Resolved in the negative, and amendment disagreed to accordingly.
6.4 p.m.
Clause 92 [Power to charge for discretionary services]:
Lord Hanningfield moved Amendment No. 12:
The noble Lord said: My Lords, the amendment would deal with some of the practical, not to say philosophical, difficulties thrown up by the current drafting of the clause. The clause prevents a local authority from making a profit from charges for a discretionary service. That is wrong in principle and difficult to police in practice. We listened to the arguments made at other stages of the Bill's progress, and we remain convinced that there will be substantial practical problems with giving effect to the provision as it stands.
The amendment would address some of those concerns. It would enable local authorities to over-recover the costs of provision of a discretionary service but only for the purpose of reinvestment in the service, in order to improve it or widen take-up. After all, the bottom line for all of us is service improvement. Let us not close off one obvious avenue to achieving that.
I remind your Lordships that we are talking about discretionary services, services that local authorities are under no obligation to provide and consumers are under no obligation to purchase. We welcome the introduction of a power to charge for such services. Without that power, the services would probably not exist. Local authorities are hard pressed to meet their statutory commitments, without the added pressure of delivering non-statutory, loss-making services.
My strong belief is that local authorities would be inclined to make much greater use of a power that enabled them to improve a service, without having to subsidise it from somewhere else. They would be able to use the power more effectively. We accept that the purpose of the power is, primarily, to promote the economic, social and environmental well-being of our communities and that it is not intended to provide a further income stream for local authorities. However, in order for local authorities to remain a high-quality service and meet the requirements of promoting the well-being of our communities, it is clear that, in some instances, they may wish to over-recover their costs in order to invest in service improvements, either to raise the quality of service provision or to increase the capacity of the service.
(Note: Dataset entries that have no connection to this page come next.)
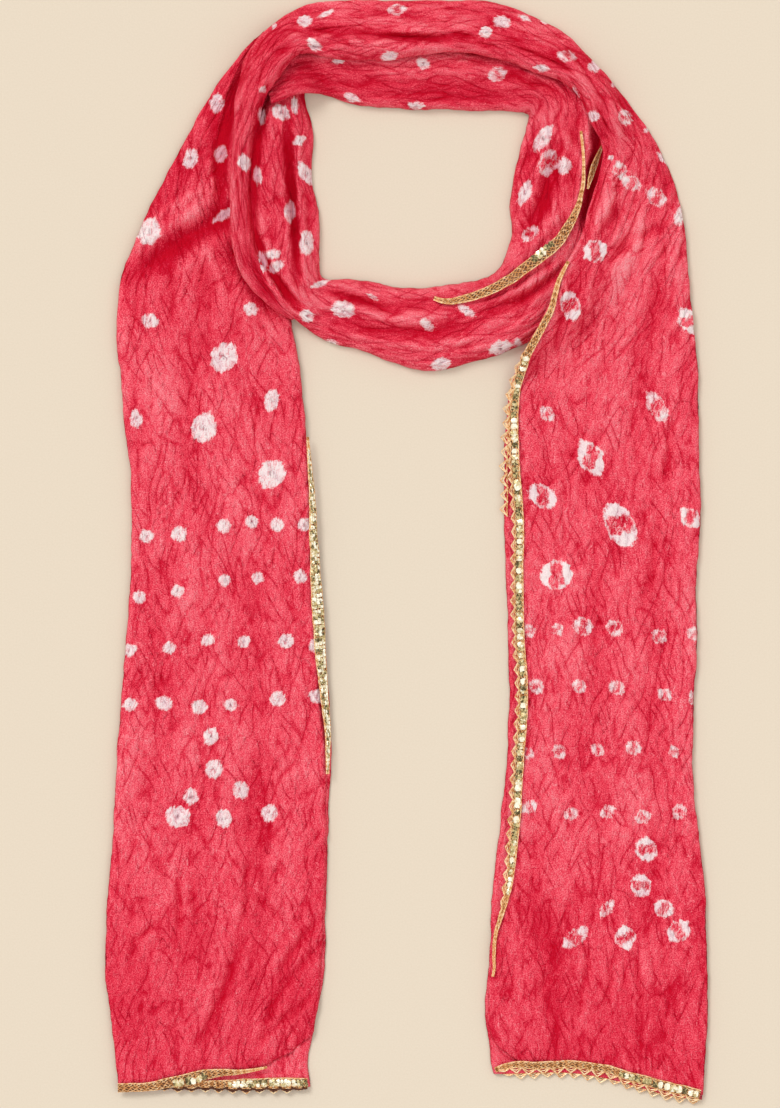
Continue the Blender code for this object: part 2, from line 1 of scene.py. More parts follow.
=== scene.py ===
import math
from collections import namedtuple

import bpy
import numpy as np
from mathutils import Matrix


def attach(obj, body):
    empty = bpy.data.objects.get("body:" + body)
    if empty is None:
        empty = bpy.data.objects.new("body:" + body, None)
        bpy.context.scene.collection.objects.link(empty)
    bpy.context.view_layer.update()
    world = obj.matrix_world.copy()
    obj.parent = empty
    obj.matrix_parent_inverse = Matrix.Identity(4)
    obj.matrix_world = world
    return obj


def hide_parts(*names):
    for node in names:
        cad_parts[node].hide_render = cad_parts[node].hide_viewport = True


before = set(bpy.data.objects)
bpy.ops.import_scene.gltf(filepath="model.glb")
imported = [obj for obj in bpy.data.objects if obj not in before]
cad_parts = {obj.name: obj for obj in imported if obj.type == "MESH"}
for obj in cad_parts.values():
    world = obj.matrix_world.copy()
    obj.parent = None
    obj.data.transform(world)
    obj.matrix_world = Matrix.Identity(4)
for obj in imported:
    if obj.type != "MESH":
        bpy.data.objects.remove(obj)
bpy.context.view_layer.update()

# Looks of a dupatta stole: crushed silk, tie-dyed with bandhani dots and edged with gota lace.
#
# The strip is folded lengthwise into about four layers and laid down as a rising helix.  Its surfaces are
# worked out from sections across the strip, which are the same as the solids'.  Every stretch lies on the
# map of heights of what was laid before it.  Lengths are millimetres until a mesh is written.

MM = 0.001
OUTLINE_MIDDLE = np.array((-0.26, -0.06, 0.0))   # comes to the origin, as in the solids

# Map of heights, one cell for each square millimetre.
MAP_LEFT = -230
MAP_FRONT = -380
MAP_SIZE_X = 460
MAP_SIZE_Y = 770

# Sections across the strip, in the order in which it is laid.  The inner edge is the one nearer the neck
# opening or the other tail.  Columns: x and y of the inner edge, x and y of the outer edge, height of all
# the folded layers, and distance over which their edges round off.
SECTIONS = {
    "tail_left": (
        (-63.5, -346.5, -187, -348, 5, 6),
        (-64.5, -330, -189.5, -330, 5.4, 6),
        (-61, -309, -192, -308, 5.4, 6),
        (-54.5, -280, -195.5, -280, 5.6, 7),
        (-53, -235, -195.5, -235, 5.6, 7),
        (-51.5, -179.5, -191, -179.5, 5.6, 7),
        (-49.5, -120, -188, -120, 5.8, 7),
        (-52.5, -72, -184, -72, 5.8, 7),
        (-57, -23.5, -180.5, -23.5, 6, 7),
        (-60.5, 15.5, -179, 15.5, 6.2, 8),
        (-63, 51.5, -179.5, 51.5, 6.2, 8),
        (-66, 84, -184, 84, 6.4, 8),
        (-69, 113, -186, 113, 6.6, 9),
        (-73, 138, -189, 142.5, 7, 9),
        (-76, 159, -186.5, 176, 7.2, 10),
        (-76, 182, -177.5, 202, 7.6, 10),
        (-83, 209.5, -165, 230, 8, 11),
        (-88, 236, -151.5, 256, 8.4, 12),
        (-87, 261.5, -136, 284, 8.4, 12),
        (-83, 281, -119.5, 310.5, 8, 12),
        (-81, 298.5, -102.5, 331.5, 7, 11),
        (-80, 312, -93, 339.5, 5, 9),
    ),
    "back_under": (
        (-88, 292, -94, 313.5, 3, 8),
        (-80, 295, -85, 321, 6, 12),
        (-69.5, 298.5, -71.5, 331.5, 9, 16),
        (-59, 299, -58, 335.5, 11, 17),
        (-47.5, 296.5, -46, 335.5, 11.5, 18),
        (-34.5, 292.5, -34.5, 334, 12, 18),
        (-10, 290, -10, 333, 12, 18),
        (21.5, 289, 21.5, 332, 12, 18),
        (54, 288, 56, 330, 12, 18),
        (77, 287, 84, 323.5, 12, 17),
    ),
    "side_right": (
        (79, 285.5, 103, 317, 12, 17),
        (79, 283, 118, 306, 12, 17),
        (77.5, 278, 127, 291, 12, 18),
        (75, 269, 129.5, 269.5, 12, 18),
        (69.5, 244.5, 129.5, 243, 12.5, 20),
        (67.5, 226, 128, 225, 13, 20),
        (68, 206.5, 125.5, 201.5, 13, 20),
    ),
    "front_band": (
        (65, 197.5, 124, 188.5, 13.5, 20),
        (60.5, 187, 112, 166, 14, 20),
        (52, 180, 89.5, 144, 14, 20),
        (40, 177, 64.5, 131.5, 14, 20),
        (28.5, 175, 41, 124, 14, 20),
        (15, 173.5, 16, 119, 14, 20),
        (-1.5, 173, -7, 124, 14, 20),
        (-19, 176, -30.5, 132.5, 13, 18),
        (-36, 178.5, -52.5, 138.5, 12, 16),
        (-48, 178, -68, 148.5, 11.5, 15),
        (-54, 179, -79, 157, 11, 14),
    ),
    "side_left": (
        (-56.5, 184, -89, 171.5, 11, 13),
        (-56.5, 194, -96, 184, 11, 13),
        (-56.5, 206, -99.5, 199, 11, 14),
        (-58, 226, -101, 221, 11, 14),
        (-62, 243, -102, 244.5, 11, 14),
        (-61, 262.5, -102, 265, 10.5, 14),
        (-62, 279.5, -97, 281, 9, 14),
        (-65.5, 291, -92.5, 290, 6, 10),
        (-67, 301.5, -86.5, 300.5, 3, 8),
    ),
    "side_left_outer": (
        (-70.5, 157.5, -74.5, 151.5, 4, 3),
        (-76.5, 163.5, -83.5, 156.5, 8, 5),
        (-83.5, 173, -93, 165, 10, 7),
        (-90.5, 182, -102.5, 173.5, 10.5, 9),
        (-96.8, 196.2, -111, 191, 10.5, 10),
        (-99.8, 221, -115, 219.5, 10.5, 10),
        (-101, 244.5, -114.5, 243, 10.5, 10),
        (-100.6, 265, -113.5, 262.5, 10.5, 10),
        (-96.5, 279.5, -112, 282, 10.5, 11),
    ),
    "back_over": (
        (-93.5, 291, -112, 296.5, 10.8, 12),
        (-90.5, 297.5, -109, 307.5, 11, 13),
        (-82, 310.5, -104.5, 323.5, 11.5, 14),
        (-75, 320, -94, 338, 12, 14),
        (-67.5, 325, -79.5, 350.5, 12, 14),
        (-55, 323, -64.5, 357, 12, 15),
        (-40.5, 321, -45, 359.5, 12, 15),
        (-11, 320.5, -10, 360, 12, 15),
        (15, 324.5, 21.5, 360, 12, 14),
        (41, 325, 53.5, 359, 12, 14),
        (63.5, 320.5, 76.5, 352, 12, 13),
        (84.5, 312, 101, 339.5, 12, 13),
        (99.5, 307, 120, 322, 11.5, 12),
        (110.5, 297.5, 135, 305, 11, 12),
        (119, 281, 151.5, 283.5, 10.5, 12),
        (127, 262.5, 164.5, 263, 10, 13),
    ),
    "tail_right": (
        (124, 243, 173, 244.5, 9.5, 14),
        (117.5, 223, 178, 225.5, 9, 14),
        (110.5, 202, 181.5, 204, 8.5, 12),
        (99.5, 182, 182.5, 182, 8, 11),
        (91.5, 161, 185, 161, 7.4, 10),
        (81, 140.5, 187, 140.5, 7, 9),
        (70.5, 118.5, 189, 118.5, 6.6, 9),
        (65, 92.5, 189.5, 92.5, 6.4, 8),
        (63, 60, 190, 60, 6.2, 8),
        (63, 25, 191, 25, 6.2, 8),
        (64.5, -15, 188, -15, 6, 7),
        (65.5, -56, 188.5, -54, 6, 7),
        (66.5, -97, 186.5, -97, 5.8, 7),
        (63.5, -145, 186, -145, 5.8, 7),
        (60, -183, 189.5, -183, 5.6, 7),
        (55.5, -220, 193.5, -220, 5.6, 7),
        (53.5, -265, 195, -265, 5.4, 7),
        (50.5, -298, 195.5, -298, 5.4, 6),
        (52.5, -315, 194.5, -320, 5.4, 6),
        (56.5, -338, 192, -355, 5, 6),
    ),
}

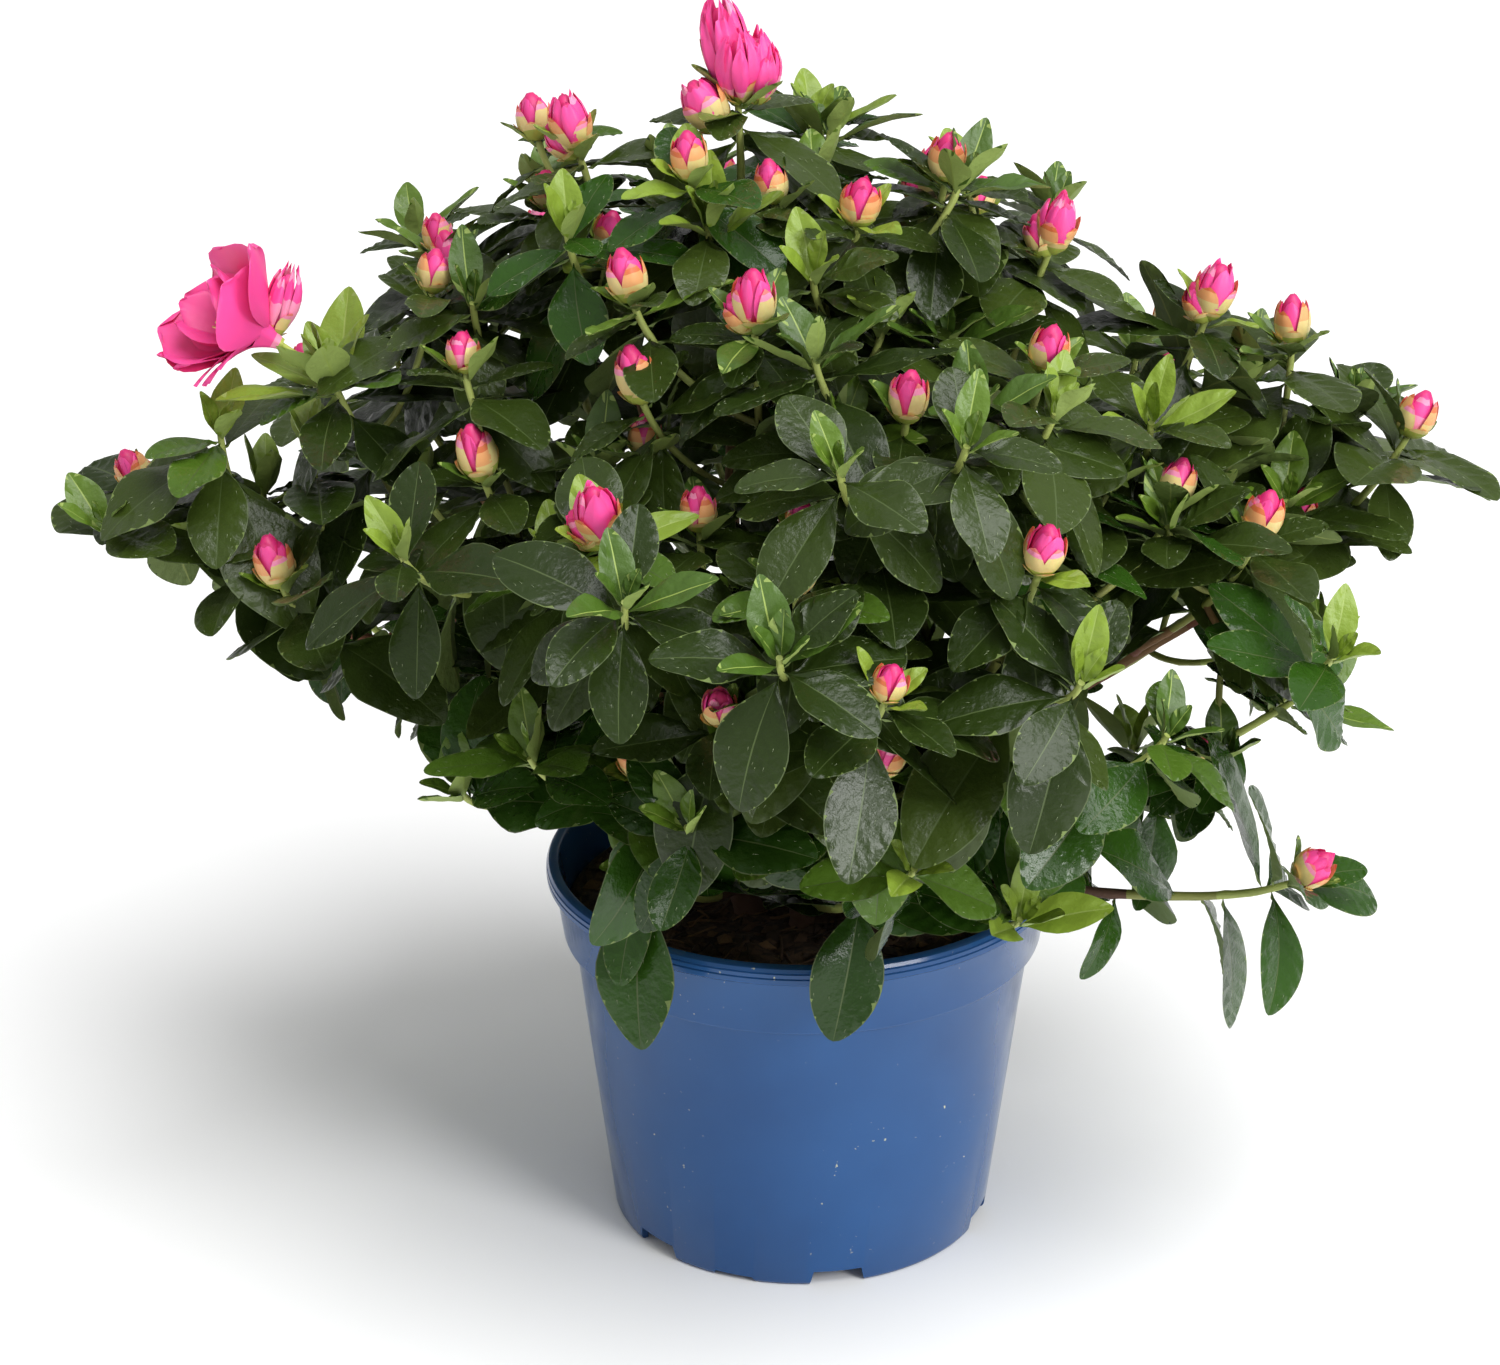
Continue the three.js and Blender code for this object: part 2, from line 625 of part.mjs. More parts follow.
function growFork(mass) {
  const carrier = limbs[mass.from];
  const start = carrier.chords.pointAt(mass.at / carrier.share);
  const along = carrier.chords.tangentAt(mass.at / carrier.share);
  const tip = vec(...mass.tip);
  const leaving = tip.clone().sub(start);
  leaving.addScaledVector(along, -leaving.dot(along)).normalize();
  const way = wayTo(start, leaving, tip, tipDirection(tip, mass.lean), FORK_RISE);
  const law = radiusLaw(Math.min(carrier.radiusAt(mass.at) * FORK_RADIUS_SHARE, MOST_FORK_RADIUS));
  if (mass.bough) addLimb(`bough_${mass.name}`, way, law, mass.bough, carrier);
  return { way, radiusAt: law, from: mass.bough ?? 0, carrier: mass.bough ? null : carrier };
}

// Shoots, leaves and buds

// The side shoots of a mass: each forks from the lead, where its tip is placed or by the rule for its place,
// and turns up to the light.
function sideShootsOf(mass, index, lead) {
  const shoots = [];
  const count = mass.shoots ?? SIDE_SHOOTS;
  for (let k = 0; k < count; k += 1) {
    const draw = seeded(1000 * (index + 1) + k);
    const whole = SIDE_SHOOT_TOP - SIDE_SHOOT_STEP * k + 0.06 * draw();
    const at = Math.max((whole - lead.from) / (1 - lead.from), 0.05);
    const middle = lead.chords.pointAt(at);
    const along = lead.chords.tangentAt(at);
    const placed = mass.sides?.[k];
    const { side, heading, length } = placed
      ? headingTo(vec(...placed), middle, along)
      : headingByRule(mass.roll + k * GOLDEN_ANGLE, middle, along, draw);
    const tip = middle.clone().addScaledVector(heading, length);
    const arriving = heading.multiplyScalar(0.6).add(UP).normalize();
    const way = wayTo(middle, side, tip, arriving, SIDE_SHOOT_RISE);
    const chords = new Chords(way, 0, 1, SIDE_SHOOT_CHORDS);
    const radiusAt = radiusLaw(lead.radiusAt(at) * SIDE_SHOOT_GIRTH);
    const bud = placed ? placed[3] : draw() < SHARE_WITH_BUD ? 0.7 + 0.3 * draw() : 0;
    shoots.push({ chords, radiusAt, bud });
  }
  return shoots;
}

// How a side shoot leaves its lead, straight out to one side, and where it heads to reach its placed tip.
function headingTo(tip, middle, along) {
  const heading = tip.sub(middle);
  const length = heading.length();
  heading.normalize();
  const side = heading.clone().addScaledVector(along, -heading.dot(along)).normalize();
  return { side, heading, length };
}

function headingByRule(turn, middle, along, draw) {
  const flat = new THREE.Vector3().crossVectors(along, outwardFrom(middle)).normalize();
  const side = flat.applyAxisAngle(along, rad(turn + 30 * draw()));
  const length = SIDE_SHOOT_LENGTH * (0.8 + 0.5 * draw());
  const heading = along.clone().multiplyScalar(SIDE_SHOOT_HEADING.along);
  heading.addScaledVector(side, SIDE_SHOOT_HEADING.side);
  heading.addScaledVector(UP, SIDE_SHOOT_HEADING.up).normalize();
  return { side, heading, length };
}

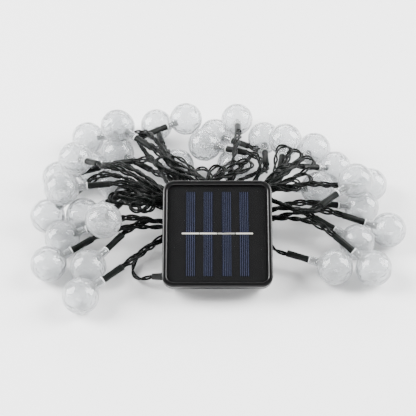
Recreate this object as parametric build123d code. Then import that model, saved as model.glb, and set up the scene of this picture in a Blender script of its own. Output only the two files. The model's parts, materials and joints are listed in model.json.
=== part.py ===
"""Solar string lights: a tilted solar box lying on its own tied bundle of globe lights.

Millimetres, +Z up, -Y is the front. The origin is on the table, at the bottom centre of the box and globes.
"""

from math import atan, cos, degrees, pi, radians, sin, sqrt, tan
import os

from build123d import *

# ---- solar box, in its own frame: X to the right, Y up the face, Z out of the face, 0 at the rim's top
BOX_SIDE = 76.0
BOX_CORNER = 8.0
BOX_TILT = 29.0
BOX_PLACE = Location((0, -56, 36), (BOX_TILT, 0, 0))
RIM_WIDTH = 3.4
RIM_ROUND = 1.4
INNER_RIM_ROUND = 1.2
TRAY_FLOOR_TOP = -3.8
TRAY_FLOOR_BOTTOM = -5.4
SEAM_TOP = -6.8
GASKET_THICKNESS = 0.6
SEAM_BOTTOM = SEAM_TOP - GASKET_THICKNESS
BOX_BACK = -20.0
BACK_INSET = 3.0
WALL = 2.0
FLOOR_TOP = BOX_BACK + WALL

PANEL_SIDE = BOX_SIDE - 2 * RIM_WIDTH - 0.2
PANEL_CORNER = 4.6
BOARD_THICKNESS = 1.2
CELL_WIDTH = 6.6
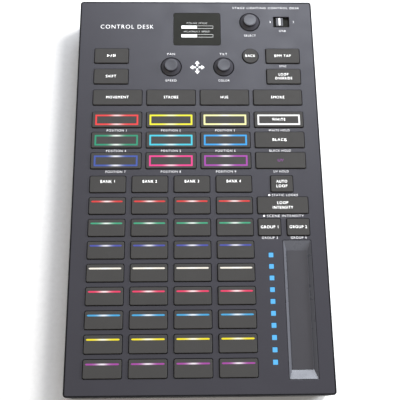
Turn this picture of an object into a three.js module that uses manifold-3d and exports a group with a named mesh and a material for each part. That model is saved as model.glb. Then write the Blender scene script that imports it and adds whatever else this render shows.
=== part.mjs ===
// A lighting control desk: a flat black case with an inset metal top panel that carries spring-return
// keys, three rotary knobs, a display, a slide switch, a recessed touch strip and its level meter.
// Millimetres, +Z up, +Y towards the rear wall with the sockets, origin at the middle of the footprint
// on the surface that the desk stands on.

import * as THREE from "three";
import { mergeVertices } from "three/addons/utils/BufferGeometryUtils.js";
import Module from "manifold-3d";

const wasm = await Module();
wasm.setup();

// ---- Driving dimensions ------------------------------------------------------------------------

// Outer case
const CASE_WIDTH = 195;
const CASE_LENGTH = 322;
const CASE_CORNER = 2.5;
const FOOT_HEIGHT = 2.5;
const FOOT_LENGTH = 150;
const FOOT_Y = 137;
const PANEL_TOP = 36;
const WALL = 2.4;
const RIM = 0.9;
const CASE_FLOOR = 2.2;

// Clearances: between parts that lie against each other, and round the panel in its rim
const SEAT_GAP = 0.1;
const PANEL_GAP = 0.15;

// Top panel
const PANEL_THICKNESS = 2;
const PANEL_CORNER = CASE_CORNER - RIM - PANEL_GAP;
const PANEL_UNDERSIDE = PANEL_TOP - PANEL_THICKNESS;

// Keys: the openings in the panel, and how the caps sit in them
const FIELD_LEFT = 13.1;
const FIELD_RIGHT = 182.7;
const KEY_DEPTH = 14.1;
const KEY_CORNER = 1.3;
const KEY_GAP = 0.4;
const KEY_RISE = 1;
const KEY_TRAVEL = 0.8;
const KEY_FLANGE = 0.8;
const FLANGE_THICKNESS = 1.2;
const FLANGE_TOP = PANEL_UNDERSIDE - SEAT_GAP;
const FLANGE_BOTTOM = FLANGE_TOP - FLANGE_THICKNESS;
const ROW_PITCH = 17.43;

// Rows, as distances of their middles from the rear edge of the desk
const PLAY_ROW = 51.6;
const SHIFT_ROW = 70.4;
const EFFECT_ROW = 89.2;
const POSITION_ROW = 108.8;
const PAD_ROW = 180.6;
const BANK_ROW = PAD_ROW - ROW_PITCH;
const PAD_ROWS = 8;

// Columns: four wide ones fill the key field, and four pad columns fill the first three of them
const FIELD_WIDTH = FIELD_RIGHT - FIELD_LEFT;
const WIDE_KEY = 40;
const WIDE_PITCH = (FIELD_WIDTH - WIDE_KEY) / 3;
const PAD_SPACE = 4.2;
const PAD_KEY = (2 * WIDE_PITCH + WIDE_KEY - 3 * PAD_SPACE) / 4;
const PAD_PITCH = PAD_KEY + PAD_SPACE;
const SMALL_KEY = 18;

// Circuit board, with the silicone dome sheet on it
const BOARD_TOP = 26.5;
const BOARD_THICKNESS = 1.6;
const BOARD_EDGE = 5.5;
const SHEET_BOTTOM = BOARD_TOP + SEAT_GAP;
const SHEET_TOP = SHEET_BOTTOM + 1;
const DOME_TOP = SHEET_TOP + 2;
const DOME_BASE = 7;
const POST_BOTTOM = DOME_TOP + KEY_TRAVEL + 0.2;

// Rotary encoders and their knobs
const KNOB_ROW = 61.4;
const SELECT_KNOB = { x: 142.2, y: 19.5 };
const KNOB_OPENING_RADIUS = 8.6;
const KNOB_SKIRT_RADIUS = 8;
const KNOB_CAP_RADIUS = 5.4;
const KNOB_BOTTOM = PANEL_TOP - 0.6;
const KNOB_SKIRT_EDGE = PANEL_TOP + 0.4;
const KNOB_CAP_FOOT = PANEL_TOP + 1.7;
const KNOB_TOP = PANEL_TOP + 3.8;
const KNOB_HOLLOW = PANEL_TOP + 2.5;
const SELECT_TRAVEL = 0.5;
const SHAFT_RADIUS = 3;
const SHAFT_SQUARE = 4.1;
const SHAFT_BOTTOM = BOARD_TOP + 1;
const SHAFT_CLEARANCE = 0.18;
const ENCODER_SIDE = 12.4;
const ENCODER_BODY_TOP = PANEL_UNDERSIDE - 0.6;
const ENCODER_CAVITY_RADIUS = 5.3;
const BUSHING_RADIUS = 3.9;
const BUSHING_TOP = PANEL_TOP + 1.6;
const ROTOR_RADIUS = 4.9;
const ROTOR_BOTTOM = BOARD_TOP + 1.9;
const ROTOR_TOP = ROTOR_BOTTOM + 3;

// Display
const DISPLAY = { x: 97.8, y: 26.1, width: 39.4, depth: 30.6, corner: 2 };
const WINDOW_THICKNESS = 1.5;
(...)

We should not miss the opportunity in the Bill to enable local authorities to improve the quality of their discretionary service provision. The message that the
Bill sends to local authority managers is that they must make a loss and guard against the prospect of creating a surplus. That seems nonsensical.In Grand Committee, the noble Lords on the Government Front Bench suggested that amendments previously tabled had been designed to push local authorities into unrestricted commercial activity. I hope that those noble Lords will not construe the new amendment in that way. We seek to make clear and explicit the freedoms that are hinted at in the Bill. On Report, there was a suggestion, born of experience, I think, from the noble Lord, Lord Bassam of Brighton, that flexibility in defining "costs" could provide sufficient room for manoeuvre in the clause. There was, undoubtedly, a good deal of truth and practical sense in that proposition. However, given that it is primary legislation, finance people, however clever they may be, will find it difficult to change new investment to costs. We are concerned with improving service delivery and widening provision. I cannot see why we should not make explicit what is implicit and say to local authorities that they may over-recover their costs, but only for the purpose of improving the service. That is a more honest and straightforward way of dealing with the power.
In Committee, the noble Lord, Lord Rooker, mentioned the dangers of allowing authorities to enter into unrestricted commercial activity. On the face of it, it is a reasonable argument. None of us wishes to see local authorities putting themselves into financial difficulties because they have lost money as a consequence of delivering discretionary services. However, that is not the danger that the Minister sees. He seems to be content for local authorities to lose money, and the clause does not prohibit that. Perhaps the Minister is alert to a more subtle danger that some of us may have missed. Perhaps there is a danger in allowing local authorities to make money. That is ruled out in this clause. Again, let us remind ourselves that these are services which no one has to purchase and which local authorities do not have to provide.
As well as the principal objections that we have to this measure, we are also concerned about how it will work in practice. What will happen if the take-up of the service is greater than predicted and local authorities make a surplus? Will they be penalised? Will they have to pay back any profit? To whom will they pay the money? Surely, the most sensible and practical way forward would be to oblige any profit to be reinvested in the service. That is what we are suggesting in this amendment. I hope that noble Lords will support this pragmatic approach. I beg to move.